__The request__: Both the line containing "Reconstruct the object" and the line containing "wasm.setup();" are to be reproduced exactly, along with every line between them, and nothing more.

* * *

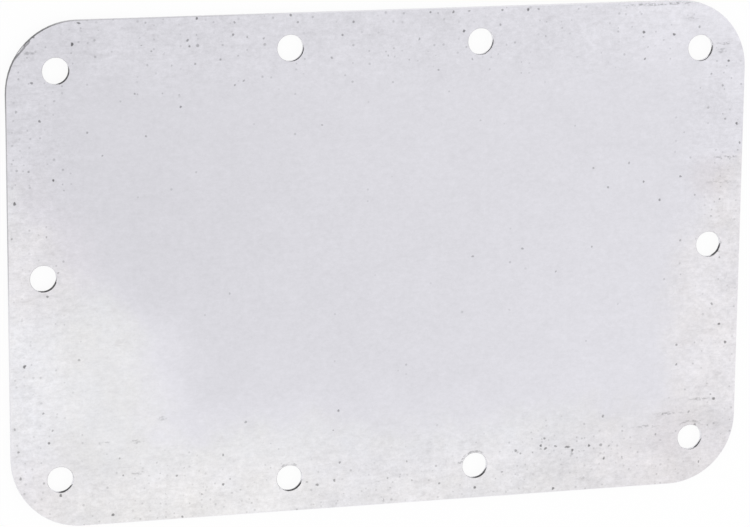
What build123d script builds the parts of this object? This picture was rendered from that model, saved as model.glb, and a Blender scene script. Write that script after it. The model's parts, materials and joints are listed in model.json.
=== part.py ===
from build123d import *
import os

# Rectangular cover plate: one flat blank, punched from zinc-coated steel sheet, with screw holes all
# round its rim. It closes a rectangular opening and is held by a ring of M6 screws.
#
# Millimetres, +Z up. The back face, which goes against the housing, lies on Z = 0, and the front face
# looks along +Z. X runs along the length and Y along the width. The origin is the middle of the back.

# The blank
LENGTH = 210.0
WIDTH = 140.0
THICKNESS = 1.5
CORNER_RADIUS = 19.5

# The screw holes, measured to their centres
HOLE_DIAMETER = 7.3
CORNER_HOLE_INSET = 13.5        # from both of the edges that meet at a corner
LONG_EDGE_HOLE_INSET = 9.5      # from the long edge, for the pair between two corners
LONG_EDGE_HOLE_SPACING = 54.0   # from one hole of that pair to the other
SHORT_EDGE_HOLE_INSET = 9.5     # from the short edge, for the single hole halfway along it

# The sheared edges
ROLLOVER = 0.25                 # round on the front of the outline, where the die drew the sheet in
BURR_BREAK = 0.1                # chamfer on every other sheared edge, where the burr was taken off


def screw_hole_centres():
    """Every hole centre: the four corners, a pair on each long edge, one on each short edge."""
    corners = GridLocations(LENGTH - 2 * CORNER_HOLE_INSET, WIDTH - 2 * CORNER_HOLE_INSET, 2, 2)
    long_edges = GridLocations(LONG_EDGE_HOLE_SPACING, WIDTH - 2 * LONG_EDGE_HOLE_INSET, 2, 2)
    short_edges = GridLocations(LENGTH - 2 * SHORT_EDGE_HOLE_INSET, 0, 2, 1)
    return [*corners, *long_edges, *short_edges]


def punched_blank():
    """The rounded rectangle with its holes, as the press leaves it, with square edges."""
    outline = RectangleRounded(LENGTH, WIDTH, CORNER_RADIUS)
    hole = Circle(HOLE_DIAMETER / 2)
    profile = outline - [centre * hole for centre in screw_hole_centres()]
    return extrude(profile, THICKNESS)


def deburred(plate):
    """Break both rims of every hole, and the outline at the back."""
    front = plate.faces().sort_by(Axis.Z)[-1]
    back = plate.faces().sort_by(Axis.Z)[0]
    front_rims = [edge for rim in front.inner_wires() for edge in rim.edges()]
    return chamfer([*front_rims, *back.edges()], BURR_BREAK)


def rolled_over(plate):
    """Round the outline at the front."""
    front = plate.faces().sort_by(Axis.Z)[-1]
    return fillet(front.outer_wire().edges(), ROLLOVER)


cover_plate = rolled_over(deburred(punched_blank()))
cover_plate.label = "cover_plate"

os.makedirs("parts", exist_ok=True)
export_step(cover_plate, "parts/cover_plate.step")
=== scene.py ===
import json
from math import cos, pi, radians, sin, tan

import bpy
from mathutils import Matrix, Vector


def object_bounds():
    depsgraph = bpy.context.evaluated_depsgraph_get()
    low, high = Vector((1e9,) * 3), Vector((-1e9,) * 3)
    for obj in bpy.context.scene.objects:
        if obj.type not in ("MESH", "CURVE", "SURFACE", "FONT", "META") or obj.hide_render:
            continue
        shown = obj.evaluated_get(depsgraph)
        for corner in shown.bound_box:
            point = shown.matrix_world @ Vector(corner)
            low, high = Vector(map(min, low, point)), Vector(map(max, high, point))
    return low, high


# A flat cover plate of zinc-coated sheet steel, lying on its back. The CAD model gives its whole shape, and
# this script gives it its finish, a camera, light and a floor.
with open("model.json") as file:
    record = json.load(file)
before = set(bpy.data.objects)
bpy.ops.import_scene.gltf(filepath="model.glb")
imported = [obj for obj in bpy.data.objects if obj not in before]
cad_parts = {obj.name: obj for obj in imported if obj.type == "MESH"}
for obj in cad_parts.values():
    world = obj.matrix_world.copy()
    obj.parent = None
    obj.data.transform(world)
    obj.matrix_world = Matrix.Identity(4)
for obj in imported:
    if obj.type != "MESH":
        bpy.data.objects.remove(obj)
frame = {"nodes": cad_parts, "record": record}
cad_low, cad_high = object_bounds()

# Camera: the sensor and the lens are in millimetres, the rest in metres
AIM_X, AIM_Y = -0.00276, -0.00053   # where the line of sight meets the front face
LEAN_UP = radians(12.97)            # off the plate's normal, towards its top edge
LEAN_LEFT = radians(15.66)          # and towards its left edge
ROLL = radians(0.46)
DISTANCE = 0.9514
SENSOR_WIDTH = 36.0
LENS = 165.13

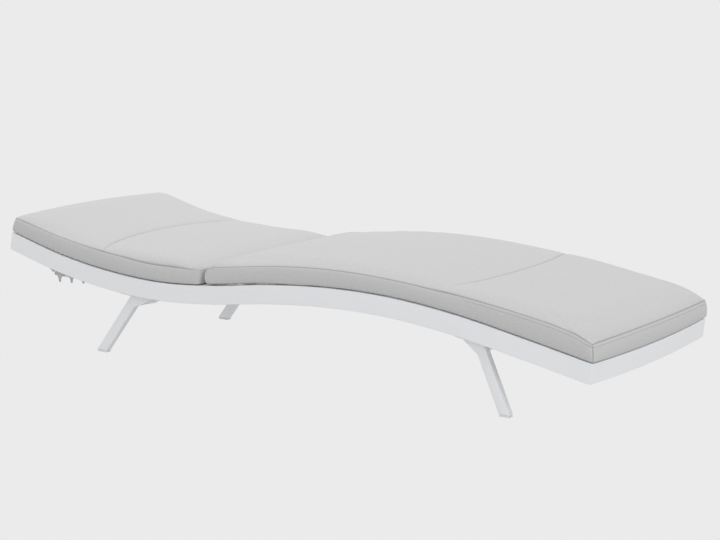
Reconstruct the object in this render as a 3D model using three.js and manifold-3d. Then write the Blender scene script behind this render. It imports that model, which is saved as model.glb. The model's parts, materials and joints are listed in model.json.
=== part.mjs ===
// Reclining sun lounger: a wave-shaped aluminium bed with two cushions and a back that lifts.
// Millimetres, +X towards the foot end, +Y to the far side, +Z up, origin on the floor under the middle.
//
// Most pieces are drawn on a straight bed and then bent onto the wave. On the straight bed
// s runs along the bed from the head end, y across it, and v up from the underside of the side rails.
import * as THREE from "three";
import { mergeVertices } from "three/addons/utils/BufferGeometryUtils.js";
import Module from "manifold-3d";

const wasm = await Module();
wasm.setup();

// ---- driving dimensions ----
const LENGTH = 2004; // head corner to foot corner, along the underside
const WIDTH = 700;
const END_BOW = 14; // how far the end rails bow outward at mid width
// Height of the side rails' underside at every tenth of the length.
const RAIL_WAVE = [293, 240, 207, 194, 205, 228, 240, 235, 211, 173, 132];
const RAIL_HEIGHT = 54;
const RAIL_THICK = 25;
const RAIL_IN = WIDTH / 2 - RAIL_THICK;
const RAIL_STEPS = 40;
const WALL = 2; // wall of every hollow section
const GAP = 0.3; // between touching pieces
const STRIP_STEP = 50; // between points on a strip that follows the wave
const END_LEAN = 0.09; // the end rails stand a little more upright than square to the wave

const SLAT_WIDTH = 46;
const SLAT_THICK = 10;
const SLAT_TOP = RAIL_HEIGHT + 2.7; // slats stand just proud of the rails
const SLAT_PITCH = 108;
const SEAT_START = 792;
const CROSS_TUBES = { hinge: 796, seat: 1290 }; // near edges of the fixed cross tubes
const CROSS_TUBE_HIGH = 20;

const TUBE = 25; // back frame tube, square
const TUBE_SIDE_GAP = 4; // between side rail and back frame
const TUBE_OUT = RAIL_IN - TUBE_SIDE_GAP;
const TUBE_IN = TUBE_OUT - TUBE;
const TUBE_LOW = RAIL_HEIGHT - TUBE;

const HINGE_S = 766;
const HINGE_V = RAIL_HEIGHT - TUBE / 2;
const BACK_START = 31;
const BACK_END = HINGE_S + 12;
const BACK_TAIL_TUBE_S = 716;
const BACK_SLATS = 6;
const BACK_SLAT_GAP = 22; // between the first or last slat and the tube next to it
const BACK_LIFT_DEG = 54.65; // highest of the back's positions
const BOLT_RADIUS = 5;
const BOLT_HEAD_RADIUS = 9;
const BOLT_HEAD_THICK = 5;
const WASHER_RADIUS = 11;
const REST_S = 330; // blocks that the lowered back rests on
const REST_LONG = 40;
const REST_HIGH = 12;

const CUSHION_LOW = SLAT_TOP + GAP;
const CUSHION_THICK = 65;
const CUSHION_ROUND = 13;
const CUSHION_FOOT_INSET = 6;
const CUSHION_FOOT_LEAN = 0.19; // the foot end of the cushion stands plumb
const CUSHION_HEAD_INSET = -2;
const CUSHION_BOW_RAMP = 120; // length over which the bowed end straightens out
const BACK_CUSHION_END = 757;
const SEAT_CUSHION_START = 779;
const FOLD_GAP = 2;
const LIFT_CLEAR = 8; // room between the lifted back cushion and the seat cushion

const RACK_THICK = 5;
const RACK_OUT = TUBE_IN - GAP;
const RACK_NOSE_X = 111; // x values of the racks and the prop are measured from the head corner
const RACK_NOSE_Z = 243;
const RACK_HEEL_Z = 216;
const RACK_HEEL_LONG = 22;
const RACK_PITCH = 48.5;
const TEETH = 4;
const TOOTH_TIP_Z = 197;
const TIP_RISE = 1.2; // the tips rise with the square of their number
const TOOTH_TIP_HALF = 1.75;
const FIRST_TOOTH_X = 153;
const NOTCH_RADIUS = 22.5;
const NOTCH_ROOT_Z = 222;

const ROD_RADIUS = 6;
const ROD_REST = [133, 221];
const ROD_HALF = RACK_OUT - RACK_THICK - 1;
const ARM_THICK = 6;
const ARM_DEEP = 18;
const ARM_OUT = ROD_HALF - 6.7;
const ARM_TO_LUG = 1;
const PIVOT = [546, 222];
const PIN_RADIUS = 4;
const PIN_HEAD_RADIUS = 7;
const PIN_HEAD_THICK = 3;
const LUG_WIDE = 16;
const LUG_RADIUS = 12;

const LEG_WIDE = 30;
const LEG_THICK = 20;
const LEG_OUT = WIDTH / 2 - 44;
const GLIDE_HIGH = 6;
const PLATE_THICK = 5;
const PLATE_IN = 262;
const PLATE_OUT = WIDTH / 2 - 12;
const PLATE_GAP = 0.5; // the welded plates lie flat under a slightly curved rail
const BAR_HIGH = 40; // the crossbars are deep beside the legs
const BAR_LIP = 11; // and thin at their free edge
const BAR_BACK = 16; // how far a crossbar reaches behind the leg's edge
// bar is the crossbar's free edge; facing says on which side of the leg it is.
const HEAD_LEG = { foot: 331, top: 477, bar: 530, plate: [440, 528], facing: 1 };
const FOOT_LEG = { foot: 1735, top: 1652, bar: 1607, plate: [1602, 1694], facing: -1 };

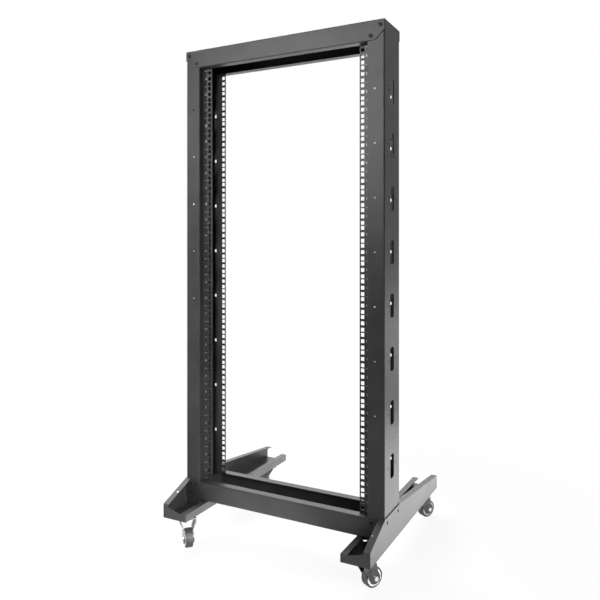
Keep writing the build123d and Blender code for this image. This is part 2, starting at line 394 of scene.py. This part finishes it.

* * *

__Correct result__:
Reconstruct the object in this render as a 3D model using three.js and manifold-3d. Then write the Blender scene script behind this render. It imports that model, which is saved as model.glb. The model's parts, materials and joints are listed in model.json.
=== part.mjs ===
// Reclining sun lounger: a wave-shaped aluminium bed with two cushions and a back that lifts.
// Millimetres, +X towards the foot end, +Y to the far side, +Z up, origin on the floor under the middle.
//
// Most pieces are drawn on a straight bed and then bent onto the wave. On the straight bed
// s runs along the bed from the head end, y across it, and v up from the underside of the side rails.
import * as THREE from "three";
import { mergeVertices } from "three/addons/utils/BufferGeometryUtils.js";
import Module from "manifold-3d";

const wasm = await Module();
wasm.setup();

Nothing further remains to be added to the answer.